The story of an ultra-modern residential skyscraper whose builders have used substandard building materials and have unwittingly created a death trap in which hundreds of tenants are trapped on the night of a grand opening gala, their celebrations turned to slaughter. The film was a veritable who’s who of Hollywood at the time including Steve McQueen, Paul Newman, William Holden, Faye Dunaway, Fred Astaire, Jennifer Jones, and many others. It was a riveting spectacle where you weren’t sure who would live and who would die and that was half the fun.
Twister (1996)
Born and raised in the Midwest where tornados are a constant part of life, spring and fall seasons bringing countless opportunities for death and destruction. It’s perhaps why we sometimes feel like we’re made of sterner stuff…or, as in the case of Twister, why some of us have something of a death wish. The film follows a group of storm chasers intent on taking measurements from within a tornado funnel, hoping to make it easier to predict and analyze future potential disasters. The film stars Helen Hunt, Bill Paxton, Cary Elwes, Jami Gertz, Philip Seymour Hoffman, Lois Smith, and Alan Ruck. For anyone who’s even modestly fascinated by tornados, it’s a film filled to the brim with such information.
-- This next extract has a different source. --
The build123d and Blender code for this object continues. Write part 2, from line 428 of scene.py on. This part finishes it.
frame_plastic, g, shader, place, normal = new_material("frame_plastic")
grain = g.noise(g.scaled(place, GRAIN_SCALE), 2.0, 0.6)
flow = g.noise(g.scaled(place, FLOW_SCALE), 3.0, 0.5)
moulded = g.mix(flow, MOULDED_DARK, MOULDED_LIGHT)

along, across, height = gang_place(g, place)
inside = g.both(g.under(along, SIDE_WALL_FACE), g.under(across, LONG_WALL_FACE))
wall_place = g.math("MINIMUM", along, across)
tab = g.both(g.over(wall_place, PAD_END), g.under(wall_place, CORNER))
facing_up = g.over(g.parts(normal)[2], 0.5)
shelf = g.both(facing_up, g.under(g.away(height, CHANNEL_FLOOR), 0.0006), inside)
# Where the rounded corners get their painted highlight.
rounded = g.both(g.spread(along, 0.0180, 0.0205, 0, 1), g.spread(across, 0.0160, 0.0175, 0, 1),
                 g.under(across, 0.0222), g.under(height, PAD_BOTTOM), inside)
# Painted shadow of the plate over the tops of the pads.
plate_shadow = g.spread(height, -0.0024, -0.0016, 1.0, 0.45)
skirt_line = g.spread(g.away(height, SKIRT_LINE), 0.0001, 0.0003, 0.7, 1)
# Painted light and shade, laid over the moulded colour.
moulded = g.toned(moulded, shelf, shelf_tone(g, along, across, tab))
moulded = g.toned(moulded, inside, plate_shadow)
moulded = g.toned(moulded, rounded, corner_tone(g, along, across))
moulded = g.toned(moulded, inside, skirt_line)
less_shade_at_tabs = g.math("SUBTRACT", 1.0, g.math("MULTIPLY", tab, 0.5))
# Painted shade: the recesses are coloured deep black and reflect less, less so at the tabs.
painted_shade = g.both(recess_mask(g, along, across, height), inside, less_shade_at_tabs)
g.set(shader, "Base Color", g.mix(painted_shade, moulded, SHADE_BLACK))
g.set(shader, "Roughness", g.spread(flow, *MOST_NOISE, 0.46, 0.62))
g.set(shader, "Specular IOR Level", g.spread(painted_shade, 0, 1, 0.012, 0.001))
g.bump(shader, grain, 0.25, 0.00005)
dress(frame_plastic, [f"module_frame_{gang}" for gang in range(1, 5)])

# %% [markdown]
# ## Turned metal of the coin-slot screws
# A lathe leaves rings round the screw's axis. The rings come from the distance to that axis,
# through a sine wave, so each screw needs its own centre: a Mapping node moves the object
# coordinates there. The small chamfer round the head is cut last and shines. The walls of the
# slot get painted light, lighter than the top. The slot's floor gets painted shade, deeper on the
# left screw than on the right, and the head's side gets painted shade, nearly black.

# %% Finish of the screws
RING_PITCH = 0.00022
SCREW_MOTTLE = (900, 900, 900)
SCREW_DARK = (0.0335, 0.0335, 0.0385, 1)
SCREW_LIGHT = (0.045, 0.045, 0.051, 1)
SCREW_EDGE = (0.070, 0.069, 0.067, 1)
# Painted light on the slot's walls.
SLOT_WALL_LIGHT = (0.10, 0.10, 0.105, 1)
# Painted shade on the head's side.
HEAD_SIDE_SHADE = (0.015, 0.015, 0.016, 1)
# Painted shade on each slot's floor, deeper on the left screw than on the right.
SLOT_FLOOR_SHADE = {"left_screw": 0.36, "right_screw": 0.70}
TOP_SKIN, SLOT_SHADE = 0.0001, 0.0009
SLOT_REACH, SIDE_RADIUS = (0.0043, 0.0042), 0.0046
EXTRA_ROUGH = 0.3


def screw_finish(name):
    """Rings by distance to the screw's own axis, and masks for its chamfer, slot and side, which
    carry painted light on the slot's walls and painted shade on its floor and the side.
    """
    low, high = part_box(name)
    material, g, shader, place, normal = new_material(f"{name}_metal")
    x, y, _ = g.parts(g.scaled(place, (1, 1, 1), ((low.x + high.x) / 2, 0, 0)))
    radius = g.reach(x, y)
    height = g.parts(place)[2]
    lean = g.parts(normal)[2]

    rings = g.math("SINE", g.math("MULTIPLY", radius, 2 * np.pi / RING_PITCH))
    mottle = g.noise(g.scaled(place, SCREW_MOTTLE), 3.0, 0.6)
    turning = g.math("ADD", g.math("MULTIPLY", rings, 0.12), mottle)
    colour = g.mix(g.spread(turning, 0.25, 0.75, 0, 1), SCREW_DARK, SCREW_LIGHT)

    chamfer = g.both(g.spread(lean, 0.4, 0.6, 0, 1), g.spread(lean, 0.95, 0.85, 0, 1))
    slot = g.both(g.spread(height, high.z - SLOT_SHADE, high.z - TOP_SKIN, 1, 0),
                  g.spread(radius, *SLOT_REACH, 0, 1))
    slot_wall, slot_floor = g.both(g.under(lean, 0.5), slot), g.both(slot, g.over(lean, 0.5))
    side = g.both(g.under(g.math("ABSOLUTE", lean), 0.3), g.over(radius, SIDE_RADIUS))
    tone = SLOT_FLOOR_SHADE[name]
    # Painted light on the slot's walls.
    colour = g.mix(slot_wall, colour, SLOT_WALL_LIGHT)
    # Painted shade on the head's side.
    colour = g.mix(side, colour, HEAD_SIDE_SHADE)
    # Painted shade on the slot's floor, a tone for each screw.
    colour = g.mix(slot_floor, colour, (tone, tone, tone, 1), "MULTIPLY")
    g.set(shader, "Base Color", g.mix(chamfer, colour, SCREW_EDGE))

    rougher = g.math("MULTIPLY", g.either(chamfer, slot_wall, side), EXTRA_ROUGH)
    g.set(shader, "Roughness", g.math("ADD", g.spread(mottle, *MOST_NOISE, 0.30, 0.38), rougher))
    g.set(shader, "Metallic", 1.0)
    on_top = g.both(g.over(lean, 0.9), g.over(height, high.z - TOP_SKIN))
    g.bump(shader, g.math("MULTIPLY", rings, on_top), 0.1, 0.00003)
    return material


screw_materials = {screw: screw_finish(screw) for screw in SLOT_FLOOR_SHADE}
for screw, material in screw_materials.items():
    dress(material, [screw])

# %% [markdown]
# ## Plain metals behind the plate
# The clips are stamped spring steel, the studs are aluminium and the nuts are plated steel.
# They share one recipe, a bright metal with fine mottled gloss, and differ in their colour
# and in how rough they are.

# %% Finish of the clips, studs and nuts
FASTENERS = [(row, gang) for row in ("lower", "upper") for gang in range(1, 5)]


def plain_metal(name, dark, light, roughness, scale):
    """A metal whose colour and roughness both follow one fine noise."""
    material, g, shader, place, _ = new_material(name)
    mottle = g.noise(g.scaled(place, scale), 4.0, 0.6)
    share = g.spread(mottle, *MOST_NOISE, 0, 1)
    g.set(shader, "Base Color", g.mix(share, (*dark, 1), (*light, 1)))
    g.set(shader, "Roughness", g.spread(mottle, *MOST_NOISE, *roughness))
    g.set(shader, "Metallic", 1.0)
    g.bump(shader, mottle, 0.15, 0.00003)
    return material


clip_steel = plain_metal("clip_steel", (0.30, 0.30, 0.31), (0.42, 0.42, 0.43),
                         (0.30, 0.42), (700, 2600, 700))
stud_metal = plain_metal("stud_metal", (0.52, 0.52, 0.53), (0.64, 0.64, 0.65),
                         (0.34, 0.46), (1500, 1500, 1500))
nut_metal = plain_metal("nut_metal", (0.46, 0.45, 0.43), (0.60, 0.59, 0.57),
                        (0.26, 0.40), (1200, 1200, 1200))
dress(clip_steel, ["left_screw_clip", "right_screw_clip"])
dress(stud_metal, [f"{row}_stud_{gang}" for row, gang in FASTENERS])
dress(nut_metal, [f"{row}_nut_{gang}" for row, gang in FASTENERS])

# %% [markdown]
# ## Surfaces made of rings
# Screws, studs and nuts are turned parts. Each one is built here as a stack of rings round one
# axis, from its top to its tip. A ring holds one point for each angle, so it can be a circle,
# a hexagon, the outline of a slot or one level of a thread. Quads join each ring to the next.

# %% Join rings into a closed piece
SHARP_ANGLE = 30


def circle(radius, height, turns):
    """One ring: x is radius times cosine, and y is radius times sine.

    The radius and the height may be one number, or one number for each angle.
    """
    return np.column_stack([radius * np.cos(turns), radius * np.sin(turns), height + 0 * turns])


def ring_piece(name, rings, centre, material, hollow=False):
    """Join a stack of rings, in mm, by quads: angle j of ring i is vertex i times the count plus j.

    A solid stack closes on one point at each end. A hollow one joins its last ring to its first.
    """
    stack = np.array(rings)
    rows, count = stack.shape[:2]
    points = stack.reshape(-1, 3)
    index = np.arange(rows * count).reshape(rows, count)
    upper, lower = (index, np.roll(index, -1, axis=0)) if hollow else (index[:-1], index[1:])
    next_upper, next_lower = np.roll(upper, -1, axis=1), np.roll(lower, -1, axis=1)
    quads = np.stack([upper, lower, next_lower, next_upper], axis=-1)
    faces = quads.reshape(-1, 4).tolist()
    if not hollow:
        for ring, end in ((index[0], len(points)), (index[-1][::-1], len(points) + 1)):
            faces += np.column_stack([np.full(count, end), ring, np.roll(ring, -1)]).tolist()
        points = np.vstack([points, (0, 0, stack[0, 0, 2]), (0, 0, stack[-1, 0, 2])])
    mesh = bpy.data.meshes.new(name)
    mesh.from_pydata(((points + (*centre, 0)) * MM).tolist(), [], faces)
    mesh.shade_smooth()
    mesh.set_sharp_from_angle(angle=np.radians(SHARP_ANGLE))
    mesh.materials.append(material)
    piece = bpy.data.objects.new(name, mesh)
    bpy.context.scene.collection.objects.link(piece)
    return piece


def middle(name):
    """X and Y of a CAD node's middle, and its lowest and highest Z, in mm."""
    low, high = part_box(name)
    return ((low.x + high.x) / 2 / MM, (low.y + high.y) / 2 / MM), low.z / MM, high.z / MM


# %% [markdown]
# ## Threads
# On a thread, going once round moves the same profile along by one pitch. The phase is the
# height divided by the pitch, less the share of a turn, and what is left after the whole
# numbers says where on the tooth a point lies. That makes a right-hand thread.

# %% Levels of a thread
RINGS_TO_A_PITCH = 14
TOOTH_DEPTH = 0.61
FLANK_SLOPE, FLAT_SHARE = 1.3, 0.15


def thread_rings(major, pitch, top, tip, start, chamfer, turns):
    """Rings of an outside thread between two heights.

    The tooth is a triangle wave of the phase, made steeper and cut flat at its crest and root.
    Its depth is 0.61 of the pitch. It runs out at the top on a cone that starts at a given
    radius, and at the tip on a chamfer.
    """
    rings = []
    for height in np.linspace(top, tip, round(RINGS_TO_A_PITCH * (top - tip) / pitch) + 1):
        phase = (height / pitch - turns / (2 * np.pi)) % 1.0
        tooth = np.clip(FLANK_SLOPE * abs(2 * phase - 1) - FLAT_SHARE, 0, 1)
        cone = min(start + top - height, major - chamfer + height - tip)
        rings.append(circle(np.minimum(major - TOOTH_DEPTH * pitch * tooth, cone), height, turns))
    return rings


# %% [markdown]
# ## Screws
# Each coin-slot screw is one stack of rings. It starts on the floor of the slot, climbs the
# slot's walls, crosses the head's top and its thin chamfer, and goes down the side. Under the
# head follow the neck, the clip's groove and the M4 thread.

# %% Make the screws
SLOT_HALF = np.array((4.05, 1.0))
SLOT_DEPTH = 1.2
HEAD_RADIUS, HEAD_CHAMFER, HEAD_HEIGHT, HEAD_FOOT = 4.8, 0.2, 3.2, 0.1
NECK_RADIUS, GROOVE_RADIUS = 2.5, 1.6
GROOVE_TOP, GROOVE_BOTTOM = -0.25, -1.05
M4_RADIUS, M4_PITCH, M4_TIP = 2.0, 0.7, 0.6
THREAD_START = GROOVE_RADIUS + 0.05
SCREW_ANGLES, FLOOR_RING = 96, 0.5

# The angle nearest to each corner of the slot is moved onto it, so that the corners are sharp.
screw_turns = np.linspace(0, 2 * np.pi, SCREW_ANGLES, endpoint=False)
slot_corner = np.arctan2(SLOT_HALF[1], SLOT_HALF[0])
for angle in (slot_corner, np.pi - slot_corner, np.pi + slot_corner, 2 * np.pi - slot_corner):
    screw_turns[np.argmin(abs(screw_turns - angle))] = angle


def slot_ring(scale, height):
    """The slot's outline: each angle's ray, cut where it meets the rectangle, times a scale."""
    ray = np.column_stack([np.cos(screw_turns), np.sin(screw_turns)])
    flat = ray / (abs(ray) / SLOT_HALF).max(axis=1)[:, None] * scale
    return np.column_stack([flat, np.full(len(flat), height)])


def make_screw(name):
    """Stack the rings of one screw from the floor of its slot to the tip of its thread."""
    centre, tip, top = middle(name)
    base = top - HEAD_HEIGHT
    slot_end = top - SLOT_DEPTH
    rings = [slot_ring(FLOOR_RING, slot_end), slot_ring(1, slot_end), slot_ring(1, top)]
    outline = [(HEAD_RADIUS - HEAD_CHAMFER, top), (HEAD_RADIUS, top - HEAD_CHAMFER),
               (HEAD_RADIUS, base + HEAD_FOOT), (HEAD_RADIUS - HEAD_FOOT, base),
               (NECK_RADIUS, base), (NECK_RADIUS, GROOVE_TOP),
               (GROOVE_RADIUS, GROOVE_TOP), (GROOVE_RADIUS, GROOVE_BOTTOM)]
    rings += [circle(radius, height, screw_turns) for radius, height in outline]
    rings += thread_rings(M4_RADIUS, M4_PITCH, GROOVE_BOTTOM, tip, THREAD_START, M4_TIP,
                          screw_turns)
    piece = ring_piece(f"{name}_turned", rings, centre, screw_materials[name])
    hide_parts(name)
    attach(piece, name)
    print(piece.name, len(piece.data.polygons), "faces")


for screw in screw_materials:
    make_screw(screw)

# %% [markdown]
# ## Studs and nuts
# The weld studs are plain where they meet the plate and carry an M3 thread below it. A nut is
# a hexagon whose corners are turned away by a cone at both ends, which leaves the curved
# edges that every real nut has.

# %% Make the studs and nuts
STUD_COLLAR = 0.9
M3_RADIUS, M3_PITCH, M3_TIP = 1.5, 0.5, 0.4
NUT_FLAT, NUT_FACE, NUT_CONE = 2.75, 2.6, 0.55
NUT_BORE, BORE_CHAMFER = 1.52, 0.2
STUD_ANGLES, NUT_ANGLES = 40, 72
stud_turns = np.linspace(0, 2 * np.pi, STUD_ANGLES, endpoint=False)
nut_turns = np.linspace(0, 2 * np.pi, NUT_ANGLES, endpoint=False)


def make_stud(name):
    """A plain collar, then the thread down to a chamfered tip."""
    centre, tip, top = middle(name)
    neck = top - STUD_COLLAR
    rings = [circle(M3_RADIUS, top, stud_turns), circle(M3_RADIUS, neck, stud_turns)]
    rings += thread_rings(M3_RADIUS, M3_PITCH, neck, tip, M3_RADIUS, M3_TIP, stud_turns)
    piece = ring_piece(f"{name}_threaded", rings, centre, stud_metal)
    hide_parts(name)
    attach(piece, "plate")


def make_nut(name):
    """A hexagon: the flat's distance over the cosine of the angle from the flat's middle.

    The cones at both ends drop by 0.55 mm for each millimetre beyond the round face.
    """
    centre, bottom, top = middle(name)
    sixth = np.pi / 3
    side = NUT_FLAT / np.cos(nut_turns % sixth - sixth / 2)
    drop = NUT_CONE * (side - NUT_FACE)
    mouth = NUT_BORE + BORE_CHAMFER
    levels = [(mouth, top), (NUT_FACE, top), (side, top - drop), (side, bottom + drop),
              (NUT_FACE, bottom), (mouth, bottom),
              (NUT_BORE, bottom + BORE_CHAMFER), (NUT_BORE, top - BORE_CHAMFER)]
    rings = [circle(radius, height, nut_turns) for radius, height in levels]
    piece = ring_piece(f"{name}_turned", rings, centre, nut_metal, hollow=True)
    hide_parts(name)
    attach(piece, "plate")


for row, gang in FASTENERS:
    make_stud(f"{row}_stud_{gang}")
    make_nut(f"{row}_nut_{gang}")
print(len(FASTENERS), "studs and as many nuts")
While death isn’t as important to the picture as spectacle, we get plenty of that as the scientists pursue one storm after another, eventually stumbling into a super cell event that could spawn countless dangerous twisters. What makes the film most eerie is how much information it gets right about the potentiality of dangerous storms in this region. Sure, there are some liberties taken, but for a disaster film, it’s surprisingly accurate. Sure, the narrative is a bit weak, but no one goes to see these films for the plot anyway.
Titanic (1997)
The rule about disaster films simply being pulp entertainment isn’t always true, especially when a serious effort is made to frame the disaster in terms the audience can understand, namely a real situation. Several films have tackled the sinking of the RMS Titanic, but until James Cameron’s epic feature, none had truly done the subject justice. Bookended by a modern-set story involving a the search for a legendary necklace believed to be aboard the ill-fated ocean liner, the audience is taken back in time to the 1912 maiden, and final, voyage of the Titanic with a tale that blends historical and fictional stories together.
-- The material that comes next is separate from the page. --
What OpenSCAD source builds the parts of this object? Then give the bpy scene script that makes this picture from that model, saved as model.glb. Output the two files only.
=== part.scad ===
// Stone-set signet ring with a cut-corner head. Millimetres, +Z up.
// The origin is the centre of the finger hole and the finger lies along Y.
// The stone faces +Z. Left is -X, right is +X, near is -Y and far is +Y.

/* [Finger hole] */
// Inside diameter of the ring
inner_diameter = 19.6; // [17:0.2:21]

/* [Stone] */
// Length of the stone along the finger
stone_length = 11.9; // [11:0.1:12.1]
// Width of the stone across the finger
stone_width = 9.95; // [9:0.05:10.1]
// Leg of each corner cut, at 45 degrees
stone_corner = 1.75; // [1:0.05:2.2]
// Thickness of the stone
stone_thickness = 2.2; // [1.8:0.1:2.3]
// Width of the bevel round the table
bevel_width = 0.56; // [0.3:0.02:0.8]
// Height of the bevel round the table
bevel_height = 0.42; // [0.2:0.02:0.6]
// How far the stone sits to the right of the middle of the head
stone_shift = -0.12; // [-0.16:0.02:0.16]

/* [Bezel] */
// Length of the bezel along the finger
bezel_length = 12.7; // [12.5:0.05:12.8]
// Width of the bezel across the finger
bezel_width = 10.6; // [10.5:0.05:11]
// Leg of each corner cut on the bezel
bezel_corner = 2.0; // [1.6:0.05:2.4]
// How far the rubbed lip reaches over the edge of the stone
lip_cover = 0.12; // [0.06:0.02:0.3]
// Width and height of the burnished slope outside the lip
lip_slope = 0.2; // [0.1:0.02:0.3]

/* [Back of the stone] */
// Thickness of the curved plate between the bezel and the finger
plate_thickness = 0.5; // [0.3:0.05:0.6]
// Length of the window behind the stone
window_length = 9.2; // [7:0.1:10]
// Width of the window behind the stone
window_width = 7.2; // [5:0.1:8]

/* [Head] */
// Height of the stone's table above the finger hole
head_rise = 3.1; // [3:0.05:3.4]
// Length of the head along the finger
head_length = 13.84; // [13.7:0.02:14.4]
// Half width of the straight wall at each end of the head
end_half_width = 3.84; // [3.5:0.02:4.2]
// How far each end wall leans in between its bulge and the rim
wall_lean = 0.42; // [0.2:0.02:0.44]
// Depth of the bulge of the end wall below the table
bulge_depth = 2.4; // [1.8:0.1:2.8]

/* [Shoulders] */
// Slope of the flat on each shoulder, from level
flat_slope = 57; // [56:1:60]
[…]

Leonardo DiCaprio plays a forgotten (read fictional) Jack, a steerage-class passenger traveling with his buddy to the Americas for untold opportunities, like much of the rest of the others in his area of the ship. He falls in love with a young heiress named Rose, played by Kate Winslet. Their tragic love affair forms the crux of the story and while Winslet, DiCaprio, and Gloria Stuart as the elder Rose, deliver terrific performances, everyone saw the film for the spectacle. Cameron handled the subject matter with great delicacy while trying to hew as closely to the facts of the tragic maritime disaster as possible. It was an emotional film where nearly every element, except the uninspired script, was perfect or nearly so.
Deep Impact (1998)
A handful of times in the 1990s and beyond, two films about similar subjects release within months of each other. 1998 saw two films about an impending meteor strike. One was the garish spectacle that was Armageddon and the other was this more tender, humanistic narrative that focused on the human tragedy of such an event rather than the rah-rah heroics in Michael Bay’s Armageddon. Director Mimi Leder takes an involving script from Bruce Joel Rubin and Michael Tolkin and turns it into a bold, action-filled, destruction-laden motion picture.
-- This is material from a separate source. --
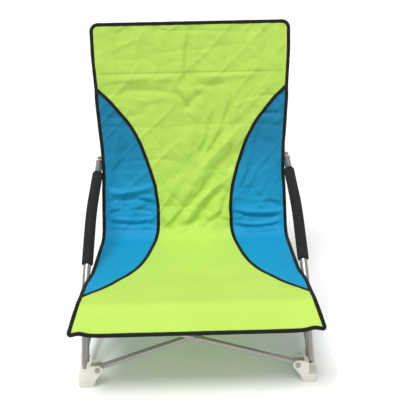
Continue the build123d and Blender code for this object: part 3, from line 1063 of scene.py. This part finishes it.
    def point(self, x: Array, a: Array) -> Array:
        """Places of the cloth's middle surface.

        Args:
            x: Places across the sling.
            a: Places along it.

        Returns:
            The points.
        """
        x, a = np.broadcast_arrays(np.asarray(x, float), np.asarray(a, float))
        a = np.array(a)
        y, z = self.profile(a)
        step = 0.0012
        y1, z1 = self.profile(np.clip(a + step, 0, self.length))
        y0, z0 = self.profile(np.clip(a - step, 0, self.length))
        way_y, way_z = y1 - y0, z1 - z0
        size = np.maximum(np.hypot(way_y, way_z), 1e-9)
        rise = self.relief(np.array(x), a)
        flap = fade(a, self.stops[2], self.length)
        share = np.abs(x) / 0.252
        lift = flap * (0.0025 * fade(share, 0.7, 0.97) + 0.004 * bell(share, 0.9, 0.05))
        return np.stack([x, y + rise * way_z / size, z - rise * way_y / size + lift], axis=-1)

    def normal(self, x: Array, a: Array) -> Array:
        """The cloth's direction towards the sitter.

        Args:
            x: Places across the sling.
            a: Places along it.

        Returns:
            Directions of length 1.
        """
        step = 0.0015
        after, before = np.clip(a + step, 0, self.length), np.clip(a - step, 0, self.length)
        across = self.point(x + step, a) - self.point(x - step, a)
        along = self.point(x, after) - self.point(x, before)
        return unit(np.cross(across, -along))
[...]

While Bay attracted a fairly strong cast of notable names, Leder’s feature had its fair share of talent with Oscar winners Robert Duvall, Vanessa Redgrave, Maximilian Schell, and Morgan Freeman (not an Oscar winner at that point) joined by TV stars Tรฉa Leoni, Ron Eldard, Laura Innes, Richard Schiff, and Blair Underwood. Other prominent names in the cast included Elijah Wood, James Cromwell, and Jon Favreau among myriad others. With a cast like that, you have to expect solid performances and the actors certainly gave the audience that. The wonderful special effects helped aid in the selling of the tragedy of the film’s events and asked us how we would react when imminent danger threatens us. Some people might prefer the largesse and excess of a Michael Bay action film, but give me these more intimate and thought-provoking features any day.
The Day After Tomorrow (2004)
Returning to Roland Emmerich, the director of this week’s latest disaster flick, we look at his last truly enjoyable film, the global warming action drama The Day After Tomorrow. While Independence Day might be his best remembered film, The Day After Tomorrow seemed, at the time, to have a most outlandish narrative. Centered around a frustrated climate scientist (Dennis Quaid) attempting to warn political leaders about the impending threat of global warming, his dire predictions come to fruition as a massive winter storm pulls down from the arctic, instantly freezing the landscape in its path.
While some elements of the film seemed a bit far fetched at the time, recent weather events such as bomb cyclones and polar vortices have brought into stark relief the events of The Day After Tomorrow. Emmerich’s attention to detail and focus on learning from scientific prognostications helped give this film a terrifying staying power. While the film still dwells in the depths of uninspired acting and cheesy narrative plot points, there’s no denying how surprisingly prescient the film is, at least in terms of the climate crisis that awaits us. While there are certainly better disaster films out there, this film deserves a place of honor on this list simply for being a crucial reminder of the dangers we face, fictionalized or not.